§ **DATA FOR THIS EXERCISE**

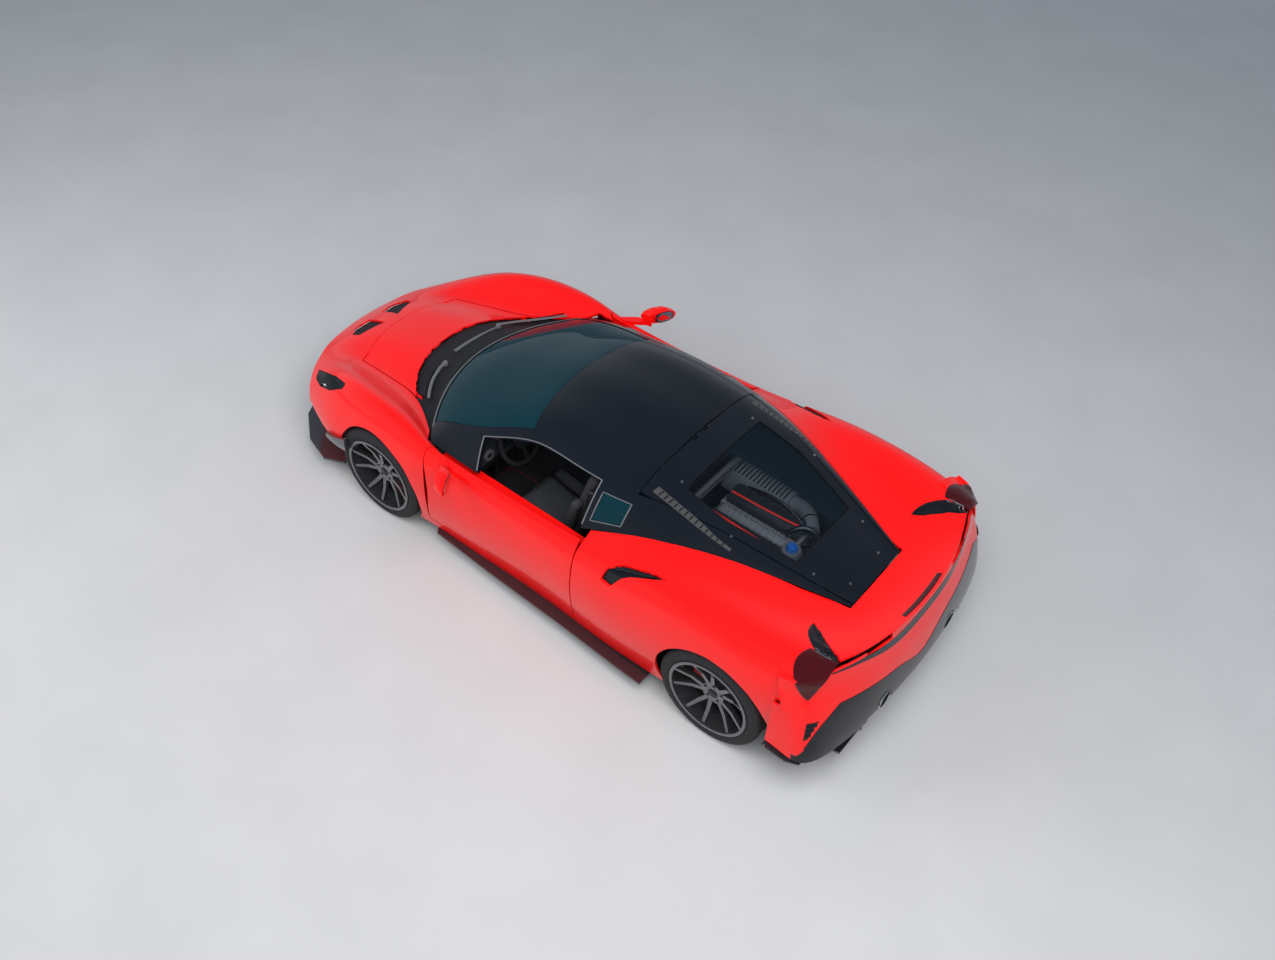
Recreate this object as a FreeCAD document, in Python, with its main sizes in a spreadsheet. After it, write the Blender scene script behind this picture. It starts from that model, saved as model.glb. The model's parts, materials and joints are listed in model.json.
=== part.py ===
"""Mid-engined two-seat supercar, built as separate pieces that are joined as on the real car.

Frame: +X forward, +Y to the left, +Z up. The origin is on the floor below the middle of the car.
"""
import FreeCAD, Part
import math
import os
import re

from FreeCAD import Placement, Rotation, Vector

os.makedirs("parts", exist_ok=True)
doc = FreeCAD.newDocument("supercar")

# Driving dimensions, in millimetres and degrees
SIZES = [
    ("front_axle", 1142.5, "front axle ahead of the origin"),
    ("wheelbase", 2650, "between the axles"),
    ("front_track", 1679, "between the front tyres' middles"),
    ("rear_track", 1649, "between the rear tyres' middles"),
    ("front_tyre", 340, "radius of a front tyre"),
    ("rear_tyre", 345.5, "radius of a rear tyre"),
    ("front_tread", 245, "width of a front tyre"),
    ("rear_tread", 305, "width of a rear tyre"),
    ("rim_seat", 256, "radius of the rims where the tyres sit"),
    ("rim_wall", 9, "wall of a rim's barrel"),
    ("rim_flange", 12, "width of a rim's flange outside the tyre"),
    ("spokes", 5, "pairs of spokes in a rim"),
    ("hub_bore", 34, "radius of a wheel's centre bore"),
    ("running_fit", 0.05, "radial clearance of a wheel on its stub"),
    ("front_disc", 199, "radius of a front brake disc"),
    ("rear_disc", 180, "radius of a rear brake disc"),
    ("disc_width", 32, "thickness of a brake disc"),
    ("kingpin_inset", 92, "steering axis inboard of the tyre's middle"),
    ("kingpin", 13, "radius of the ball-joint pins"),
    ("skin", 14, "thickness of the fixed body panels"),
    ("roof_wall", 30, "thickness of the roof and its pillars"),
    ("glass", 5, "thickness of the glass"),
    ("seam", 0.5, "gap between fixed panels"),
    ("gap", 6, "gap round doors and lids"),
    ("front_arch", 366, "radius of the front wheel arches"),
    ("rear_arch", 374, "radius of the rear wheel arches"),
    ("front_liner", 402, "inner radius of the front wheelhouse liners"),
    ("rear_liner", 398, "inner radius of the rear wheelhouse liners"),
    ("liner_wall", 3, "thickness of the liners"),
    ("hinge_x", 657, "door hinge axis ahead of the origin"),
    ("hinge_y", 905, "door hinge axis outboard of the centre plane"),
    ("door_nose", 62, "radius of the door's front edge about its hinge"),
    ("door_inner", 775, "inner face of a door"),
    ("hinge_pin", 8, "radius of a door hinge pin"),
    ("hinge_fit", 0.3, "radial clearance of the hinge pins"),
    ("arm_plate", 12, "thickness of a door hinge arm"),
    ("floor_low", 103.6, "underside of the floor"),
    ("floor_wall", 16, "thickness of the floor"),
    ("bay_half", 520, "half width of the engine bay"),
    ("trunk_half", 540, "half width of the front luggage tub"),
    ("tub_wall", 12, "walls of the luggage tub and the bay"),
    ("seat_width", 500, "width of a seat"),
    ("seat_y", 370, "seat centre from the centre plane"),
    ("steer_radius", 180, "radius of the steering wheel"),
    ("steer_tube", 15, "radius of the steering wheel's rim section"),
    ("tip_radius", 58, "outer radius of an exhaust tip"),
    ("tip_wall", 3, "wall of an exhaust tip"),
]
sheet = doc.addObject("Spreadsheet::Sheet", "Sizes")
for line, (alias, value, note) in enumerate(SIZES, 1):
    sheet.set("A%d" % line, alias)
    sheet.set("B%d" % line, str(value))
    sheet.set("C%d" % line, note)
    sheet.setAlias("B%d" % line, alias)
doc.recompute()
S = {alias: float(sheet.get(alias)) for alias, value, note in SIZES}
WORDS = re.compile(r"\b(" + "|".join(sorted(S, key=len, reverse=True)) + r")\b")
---
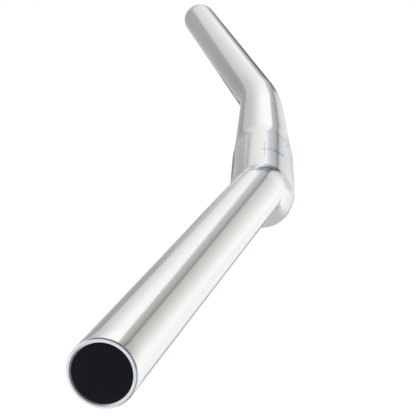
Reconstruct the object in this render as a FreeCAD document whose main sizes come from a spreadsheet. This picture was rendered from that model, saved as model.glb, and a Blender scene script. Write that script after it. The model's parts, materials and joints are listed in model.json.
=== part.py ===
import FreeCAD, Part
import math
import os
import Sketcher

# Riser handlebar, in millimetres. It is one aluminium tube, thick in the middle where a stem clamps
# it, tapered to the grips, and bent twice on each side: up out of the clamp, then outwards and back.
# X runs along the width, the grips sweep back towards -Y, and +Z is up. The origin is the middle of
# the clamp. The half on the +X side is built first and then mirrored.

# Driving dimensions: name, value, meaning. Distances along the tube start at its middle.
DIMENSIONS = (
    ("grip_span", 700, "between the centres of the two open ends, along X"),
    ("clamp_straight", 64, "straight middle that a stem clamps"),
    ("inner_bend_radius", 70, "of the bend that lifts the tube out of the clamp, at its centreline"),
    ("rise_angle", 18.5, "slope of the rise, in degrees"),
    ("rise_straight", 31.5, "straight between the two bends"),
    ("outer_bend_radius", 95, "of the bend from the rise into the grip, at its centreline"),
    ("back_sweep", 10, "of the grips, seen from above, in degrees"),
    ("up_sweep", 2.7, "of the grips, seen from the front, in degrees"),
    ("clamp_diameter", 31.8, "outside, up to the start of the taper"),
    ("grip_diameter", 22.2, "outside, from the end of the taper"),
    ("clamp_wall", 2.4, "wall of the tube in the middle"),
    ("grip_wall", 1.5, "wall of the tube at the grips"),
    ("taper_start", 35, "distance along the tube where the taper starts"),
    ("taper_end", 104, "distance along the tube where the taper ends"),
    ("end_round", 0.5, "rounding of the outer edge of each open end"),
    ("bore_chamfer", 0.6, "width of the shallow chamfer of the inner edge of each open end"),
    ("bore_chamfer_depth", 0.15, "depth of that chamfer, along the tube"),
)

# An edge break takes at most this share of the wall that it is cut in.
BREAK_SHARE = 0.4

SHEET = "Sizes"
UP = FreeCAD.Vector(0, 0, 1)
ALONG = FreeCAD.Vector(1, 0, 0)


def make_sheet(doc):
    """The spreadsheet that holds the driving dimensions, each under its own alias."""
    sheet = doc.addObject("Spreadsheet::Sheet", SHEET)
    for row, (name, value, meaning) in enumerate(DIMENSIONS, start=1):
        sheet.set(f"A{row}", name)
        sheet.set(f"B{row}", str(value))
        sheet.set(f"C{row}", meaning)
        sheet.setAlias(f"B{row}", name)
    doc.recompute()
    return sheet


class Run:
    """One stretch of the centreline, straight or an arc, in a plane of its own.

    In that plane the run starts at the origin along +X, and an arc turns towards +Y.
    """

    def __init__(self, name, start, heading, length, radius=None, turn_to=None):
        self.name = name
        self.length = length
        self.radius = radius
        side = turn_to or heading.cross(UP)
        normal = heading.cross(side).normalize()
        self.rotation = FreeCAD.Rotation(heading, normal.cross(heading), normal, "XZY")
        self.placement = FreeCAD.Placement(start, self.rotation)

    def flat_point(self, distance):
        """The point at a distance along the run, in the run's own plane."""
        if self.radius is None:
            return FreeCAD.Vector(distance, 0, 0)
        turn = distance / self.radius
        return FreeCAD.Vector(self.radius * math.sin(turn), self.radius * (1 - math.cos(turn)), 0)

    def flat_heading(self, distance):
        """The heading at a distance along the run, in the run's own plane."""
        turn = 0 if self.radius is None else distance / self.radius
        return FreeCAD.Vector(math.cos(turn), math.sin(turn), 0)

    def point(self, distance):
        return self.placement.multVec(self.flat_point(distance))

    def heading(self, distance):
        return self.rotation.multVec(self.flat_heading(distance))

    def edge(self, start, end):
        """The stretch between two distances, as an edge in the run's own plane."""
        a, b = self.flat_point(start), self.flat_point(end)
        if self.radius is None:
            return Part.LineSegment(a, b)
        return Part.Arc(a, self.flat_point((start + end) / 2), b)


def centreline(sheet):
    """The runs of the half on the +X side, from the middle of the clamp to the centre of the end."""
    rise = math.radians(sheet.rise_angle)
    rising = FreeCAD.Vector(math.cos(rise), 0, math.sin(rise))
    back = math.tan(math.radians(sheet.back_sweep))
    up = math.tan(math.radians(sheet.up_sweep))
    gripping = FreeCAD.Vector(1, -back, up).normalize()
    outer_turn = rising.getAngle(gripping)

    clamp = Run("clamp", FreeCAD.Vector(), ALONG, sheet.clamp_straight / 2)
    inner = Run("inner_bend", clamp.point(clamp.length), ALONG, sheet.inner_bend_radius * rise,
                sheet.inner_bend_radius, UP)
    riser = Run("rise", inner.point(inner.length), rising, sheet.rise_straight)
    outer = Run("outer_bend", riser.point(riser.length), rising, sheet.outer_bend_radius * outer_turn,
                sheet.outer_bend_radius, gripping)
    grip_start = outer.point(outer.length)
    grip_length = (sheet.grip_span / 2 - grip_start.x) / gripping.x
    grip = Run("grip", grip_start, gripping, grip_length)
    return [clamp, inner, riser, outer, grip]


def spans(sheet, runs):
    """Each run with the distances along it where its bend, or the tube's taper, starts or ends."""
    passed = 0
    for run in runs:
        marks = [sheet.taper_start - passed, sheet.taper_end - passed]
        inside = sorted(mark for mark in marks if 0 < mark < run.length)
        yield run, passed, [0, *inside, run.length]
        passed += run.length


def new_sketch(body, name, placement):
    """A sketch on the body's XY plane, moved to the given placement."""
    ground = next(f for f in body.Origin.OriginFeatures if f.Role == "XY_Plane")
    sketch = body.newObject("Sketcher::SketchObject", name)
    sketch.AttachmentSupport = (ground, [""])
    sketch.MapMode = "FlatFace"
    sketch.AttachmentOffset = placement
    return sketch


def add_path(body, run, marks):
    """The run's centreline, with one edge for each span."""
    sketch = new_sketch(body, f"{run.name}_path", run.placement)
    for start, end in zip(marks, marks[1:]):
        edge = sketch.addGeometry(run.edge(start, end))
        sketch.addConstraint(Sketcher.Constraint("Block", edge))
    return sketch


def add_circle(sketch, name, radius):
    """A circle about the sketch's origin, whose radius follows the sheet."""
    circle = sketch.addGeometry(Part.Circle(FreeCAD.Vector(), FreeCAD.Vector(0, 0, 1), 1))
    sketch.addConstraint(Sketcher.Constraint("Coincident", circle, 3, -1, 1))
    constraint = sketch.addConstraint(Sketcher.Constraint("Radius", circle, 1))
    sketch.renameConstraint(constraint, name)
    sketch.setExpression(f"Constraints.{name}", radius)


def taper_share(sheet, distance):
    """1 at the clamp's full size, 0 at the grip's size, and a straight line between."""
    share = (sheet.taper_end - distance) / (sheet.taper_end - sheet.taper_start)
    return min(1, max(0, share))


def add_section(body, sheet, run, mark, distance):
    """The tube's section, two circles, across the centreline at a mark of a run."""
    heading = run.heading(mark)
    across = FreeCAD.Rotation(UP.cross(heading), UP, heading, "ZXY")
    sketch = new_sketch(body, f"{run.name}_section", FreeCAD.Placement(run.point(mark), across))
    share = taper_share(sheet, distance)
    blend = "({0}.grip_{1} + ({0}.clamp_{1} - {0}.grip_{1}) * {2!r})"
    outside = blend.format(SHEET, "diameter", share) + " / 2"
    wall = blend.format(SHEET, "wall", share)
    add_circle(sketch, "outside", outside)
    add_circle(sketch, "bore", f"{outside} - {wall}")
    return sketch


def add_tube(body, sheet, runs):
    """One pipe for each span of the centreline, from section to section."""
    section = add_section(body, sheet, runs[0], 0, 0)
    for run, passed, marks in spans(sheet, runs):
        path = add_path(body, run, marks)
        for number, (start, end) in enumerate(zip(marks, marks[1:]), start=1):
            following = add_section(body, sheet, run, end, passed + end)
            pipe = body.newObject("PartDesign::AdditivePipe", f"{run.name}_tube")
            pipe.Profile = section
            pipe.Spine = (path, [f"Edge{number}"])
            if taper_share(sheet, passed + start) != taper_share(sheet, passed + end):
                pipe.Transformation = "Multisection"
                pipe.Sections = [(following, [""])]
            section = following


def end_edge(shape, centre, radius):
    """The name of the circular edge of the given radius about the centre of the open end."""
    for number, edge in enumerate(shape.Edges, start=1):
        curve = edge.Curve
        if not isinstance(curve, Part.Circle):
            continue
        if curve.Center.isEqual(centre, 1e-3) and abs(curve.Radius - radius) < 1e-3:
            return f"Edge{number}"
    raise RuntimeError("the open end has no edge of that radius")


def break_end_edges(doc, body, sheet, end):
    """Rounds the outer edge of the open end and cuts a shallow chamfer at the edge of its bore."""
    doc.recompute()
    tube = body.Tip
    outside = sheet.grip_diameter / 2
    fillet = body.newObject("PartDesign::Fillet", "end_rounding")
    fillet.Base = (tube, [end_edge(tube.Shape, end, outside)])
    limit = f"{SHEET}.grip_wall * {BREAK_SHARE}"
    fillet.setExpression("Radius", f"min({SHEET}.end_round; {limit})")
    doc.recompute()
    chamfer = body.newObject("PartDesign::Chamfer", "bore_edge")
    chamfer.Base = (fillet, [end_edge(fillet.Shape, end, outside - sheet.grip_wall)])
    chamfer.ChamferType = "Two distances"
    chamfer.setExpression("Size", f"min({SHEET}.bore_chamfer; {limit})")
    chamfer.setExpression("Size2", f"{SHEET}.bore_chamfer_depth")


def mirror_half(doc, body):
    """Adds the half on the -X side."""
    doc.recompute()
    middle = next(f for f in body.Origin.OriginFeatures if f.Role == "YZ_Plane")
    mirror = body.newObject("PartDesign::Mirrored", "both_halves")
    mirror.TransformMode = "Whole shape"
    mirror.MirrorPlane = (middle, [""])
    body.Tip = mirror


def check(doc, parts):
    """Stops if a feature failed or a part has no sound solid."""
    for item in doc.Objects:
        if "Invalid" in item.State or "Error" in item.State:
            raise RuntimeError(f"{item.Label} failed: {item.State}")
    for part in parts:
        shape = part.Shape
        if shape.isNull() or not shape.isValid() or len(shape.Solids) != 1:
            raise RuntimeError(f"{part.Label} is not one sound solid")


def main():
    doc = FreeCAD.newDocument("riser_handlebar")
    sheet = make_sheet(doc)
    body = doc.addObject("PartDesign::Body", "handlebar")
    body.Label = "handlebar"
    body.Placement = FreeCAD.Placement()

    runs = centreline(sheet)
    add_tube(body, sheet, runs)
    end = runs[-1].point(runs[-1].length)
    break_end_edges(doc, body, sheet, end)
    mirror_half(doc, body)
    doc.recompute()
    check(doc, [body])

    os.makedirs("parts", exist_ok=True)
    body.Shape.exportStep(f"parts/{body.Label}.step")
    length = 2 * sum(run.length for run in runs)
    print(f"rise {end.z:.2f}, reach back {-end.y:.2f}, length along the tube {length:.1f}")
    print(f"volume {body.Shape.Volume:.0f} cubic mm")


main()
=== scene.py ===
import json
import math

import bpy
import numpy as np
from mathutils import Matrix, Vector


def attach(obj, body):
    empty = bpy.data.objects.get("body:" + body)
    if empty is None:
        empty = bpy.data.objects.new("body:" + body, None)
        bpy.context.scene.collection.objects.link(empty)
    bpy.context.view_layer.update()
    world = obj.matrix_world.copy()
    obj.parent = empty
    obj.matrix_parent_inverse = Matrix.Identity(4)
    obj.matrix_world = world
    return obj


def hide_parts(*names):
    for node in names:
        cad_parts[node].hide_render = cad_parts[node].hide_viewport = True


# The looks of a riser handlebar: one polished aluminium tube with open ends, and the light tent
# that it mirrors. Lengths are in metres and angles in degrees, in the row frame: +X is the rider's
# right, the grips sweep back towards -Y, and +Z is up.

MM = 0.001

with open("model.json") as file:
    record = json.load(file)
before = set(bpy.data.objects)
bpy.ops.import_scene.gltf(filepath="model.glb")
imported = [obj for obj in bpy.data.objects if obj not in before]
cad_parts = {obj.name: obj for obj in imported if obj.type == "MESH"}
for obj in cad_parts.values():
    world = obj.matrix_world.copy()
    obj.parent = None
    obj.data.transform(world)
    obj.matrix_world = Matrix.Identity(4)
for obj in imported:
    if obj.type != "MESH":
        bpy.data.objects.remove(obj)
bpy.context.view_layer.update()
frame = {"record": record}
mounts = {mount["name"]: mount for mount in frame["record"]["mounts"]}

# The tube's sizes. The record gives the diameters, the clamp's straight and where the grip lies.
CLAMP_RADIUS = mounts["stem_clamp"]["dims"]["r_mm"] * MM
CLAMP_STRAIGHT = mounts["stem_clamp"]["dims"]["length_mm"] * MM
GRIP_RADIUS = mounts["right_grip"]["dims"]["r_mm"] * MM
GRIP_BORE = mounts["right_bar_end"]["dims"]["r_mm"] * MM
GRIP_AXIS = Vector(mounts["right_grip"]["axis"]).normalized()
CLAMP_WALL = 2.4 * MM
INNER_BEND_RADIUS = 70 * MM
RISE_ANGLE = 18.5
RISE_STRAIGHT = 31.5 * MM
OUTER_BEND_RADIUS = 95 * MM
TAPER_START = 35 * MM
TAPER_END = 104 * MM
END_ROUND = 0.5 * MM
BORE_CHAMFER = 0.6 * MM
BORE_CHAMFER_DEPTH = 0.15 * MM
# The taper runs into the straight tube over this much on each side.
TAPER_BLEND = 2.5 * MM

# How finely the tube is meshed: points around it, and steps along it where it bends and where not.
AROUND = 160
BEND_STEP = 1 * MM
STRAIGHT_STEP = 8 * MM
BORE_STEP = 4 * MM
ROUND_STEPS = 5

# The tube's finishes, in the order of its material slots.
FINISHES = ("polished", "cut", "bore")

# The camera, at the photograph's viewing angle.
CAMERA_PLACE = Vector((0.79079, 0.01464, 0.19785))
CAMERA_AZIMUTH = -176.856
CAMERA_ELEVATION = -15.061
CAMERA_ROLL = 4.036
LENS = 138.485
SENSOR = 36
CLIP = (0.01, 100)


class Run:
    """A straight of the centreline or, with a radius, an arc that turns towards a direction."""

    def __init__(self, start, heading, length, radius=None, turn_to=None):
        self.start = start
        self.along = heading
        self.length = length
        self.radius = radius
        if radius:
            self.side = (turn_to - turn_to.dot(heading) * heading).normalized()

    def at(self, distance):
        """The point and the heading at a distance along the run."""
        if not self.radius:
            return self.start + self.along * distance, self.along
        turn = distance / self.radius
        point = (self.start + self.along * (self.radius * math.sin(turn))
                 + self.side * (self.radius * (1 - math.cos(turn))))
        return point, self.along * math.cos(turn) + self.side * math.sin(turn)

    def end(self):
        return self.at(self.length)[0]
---
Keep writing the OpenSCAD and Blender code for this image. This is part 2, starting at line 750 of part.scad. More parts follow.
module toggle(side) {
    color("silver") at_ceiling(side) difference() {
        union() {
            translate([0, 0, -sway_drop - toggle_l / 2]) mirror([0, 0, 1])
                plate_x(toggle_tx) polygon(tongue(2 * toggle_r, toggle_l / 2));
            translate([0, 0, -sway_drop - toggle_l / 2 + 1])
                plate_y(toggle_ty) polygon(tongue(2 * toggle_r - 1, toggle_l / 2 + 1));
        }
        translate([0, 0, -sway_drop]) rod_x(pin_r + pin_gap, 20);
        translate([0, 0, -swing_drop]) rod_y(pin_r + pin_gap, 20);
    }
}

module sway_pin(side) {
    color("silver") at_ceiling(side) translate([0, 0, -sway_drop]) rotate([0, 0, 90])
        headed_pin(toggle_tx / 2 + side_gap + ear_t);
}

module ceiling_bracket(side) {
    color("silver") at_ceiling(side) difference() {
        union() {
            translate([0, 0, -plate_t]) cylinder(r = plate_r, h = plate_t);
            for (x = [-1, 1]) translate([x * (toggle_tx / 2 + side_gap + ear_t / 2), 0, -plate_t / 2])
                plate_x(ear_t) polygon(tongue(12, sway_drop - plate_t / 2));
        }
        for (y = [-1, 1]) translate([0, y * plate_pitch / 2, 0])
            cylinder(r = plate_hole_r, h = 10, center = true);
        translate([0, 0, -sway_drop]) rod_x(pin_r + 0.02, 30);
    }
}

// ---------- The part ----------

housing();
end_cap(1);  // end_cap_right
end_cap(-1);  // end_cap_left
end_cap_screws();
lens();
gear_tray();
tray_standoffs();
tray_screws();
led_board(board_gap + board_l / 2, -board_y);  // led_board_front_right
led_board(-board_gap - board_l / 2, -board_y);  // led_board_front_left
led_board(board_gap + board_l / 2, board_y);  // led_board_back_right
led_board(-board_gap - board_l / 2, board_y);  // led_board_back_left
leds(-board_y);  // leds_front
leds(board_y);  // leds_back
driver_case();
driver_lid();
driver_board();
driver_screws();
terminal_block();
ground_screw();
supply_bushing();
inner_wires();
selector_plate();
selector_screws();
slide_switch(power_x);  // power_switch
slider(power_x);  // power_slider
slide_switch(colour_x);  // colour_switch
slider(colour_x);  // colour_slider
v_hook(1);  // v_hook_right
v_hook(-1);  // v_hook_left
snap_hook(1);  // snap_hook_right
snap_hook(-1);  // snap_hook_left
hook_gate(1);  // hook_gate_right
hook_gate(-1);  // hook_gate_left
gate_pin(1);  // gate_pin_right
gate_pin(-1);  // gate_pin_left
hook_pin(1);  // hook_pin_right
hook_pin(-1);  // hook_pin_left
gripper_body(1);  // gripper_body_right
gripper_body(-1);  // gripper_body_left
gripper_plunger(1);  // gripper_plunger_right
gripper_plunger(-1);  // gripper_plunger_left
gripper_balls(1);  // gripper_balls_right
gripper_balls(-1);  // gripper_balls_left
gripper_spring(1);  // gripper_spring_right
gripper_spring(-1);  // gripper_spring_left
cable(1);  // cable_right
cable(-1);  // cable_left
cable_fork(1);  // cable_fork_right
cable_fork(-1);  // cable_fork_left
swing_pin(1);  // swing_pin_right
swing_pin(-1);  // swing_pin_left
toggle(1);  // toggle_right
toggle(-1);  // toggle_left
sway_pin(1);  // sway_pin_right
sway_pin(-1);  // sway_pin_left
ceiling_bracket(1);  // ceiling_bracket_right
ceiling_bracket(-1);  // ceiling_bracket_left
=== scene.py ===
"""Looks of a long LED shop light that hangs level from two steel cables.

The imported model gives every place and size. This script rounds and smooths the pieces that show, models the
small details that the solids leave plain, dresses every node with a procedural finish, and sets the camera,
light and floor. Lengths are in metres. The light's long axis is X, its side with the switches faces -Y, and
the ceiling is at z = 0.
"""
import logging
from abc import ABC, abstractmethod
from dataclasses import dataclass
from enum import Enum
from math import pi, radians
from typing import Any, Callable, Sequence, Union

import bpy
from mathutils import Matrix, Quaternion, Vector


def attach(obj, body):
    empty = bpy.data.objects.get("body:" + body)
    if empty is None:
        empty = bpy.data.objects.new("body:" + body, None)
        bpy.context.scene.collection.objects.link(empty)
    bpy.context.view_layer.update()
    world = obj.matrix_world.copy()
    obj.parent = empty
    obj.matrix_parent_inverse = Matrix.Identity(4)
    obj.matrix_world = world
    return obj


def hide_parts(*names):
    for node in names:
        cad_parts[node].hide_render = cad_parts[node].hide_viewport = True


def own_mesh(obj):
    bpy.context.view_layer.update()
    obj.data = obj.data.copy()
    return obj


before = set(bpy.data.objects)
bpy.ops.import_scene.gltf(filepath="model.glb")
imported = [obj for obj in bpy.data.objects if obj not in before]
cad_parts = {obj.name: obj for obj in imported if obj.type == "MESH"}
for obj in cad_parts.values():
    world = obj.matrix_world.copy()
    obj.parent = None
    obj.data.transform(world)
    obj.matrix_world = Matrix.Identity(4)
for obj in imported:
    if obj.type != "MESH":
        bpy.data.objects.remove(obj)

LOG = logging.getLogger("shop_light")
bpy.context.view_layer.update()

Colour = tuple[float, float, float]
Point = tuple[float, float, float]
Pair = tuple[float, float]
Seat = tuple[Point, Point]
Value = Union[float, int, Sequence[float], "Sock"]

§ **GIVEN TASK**
For this exercise, gather every line of the data that contains the word "json".

§ **OUTPUT FOR THIS EXERCISE**
Recreate this object as a FreeCAD document, in Python, with its main sizes in a spreadsheet. After it, write the Blender scene script behind this picture. It starts from that model, saved as model.glb. The model's parts, materials and joints are listed in model.json.
Reconstruct the object in this render as a FreeCAD document whose main sizes come from a spreadsheet. This picture was rendered from that model, saved as model.glb, and a Blender scene script. Write that script after it. The model's parts, materials and joints are listed in model.json.
import json
with open("model.json") as file:
    record = json.load(file)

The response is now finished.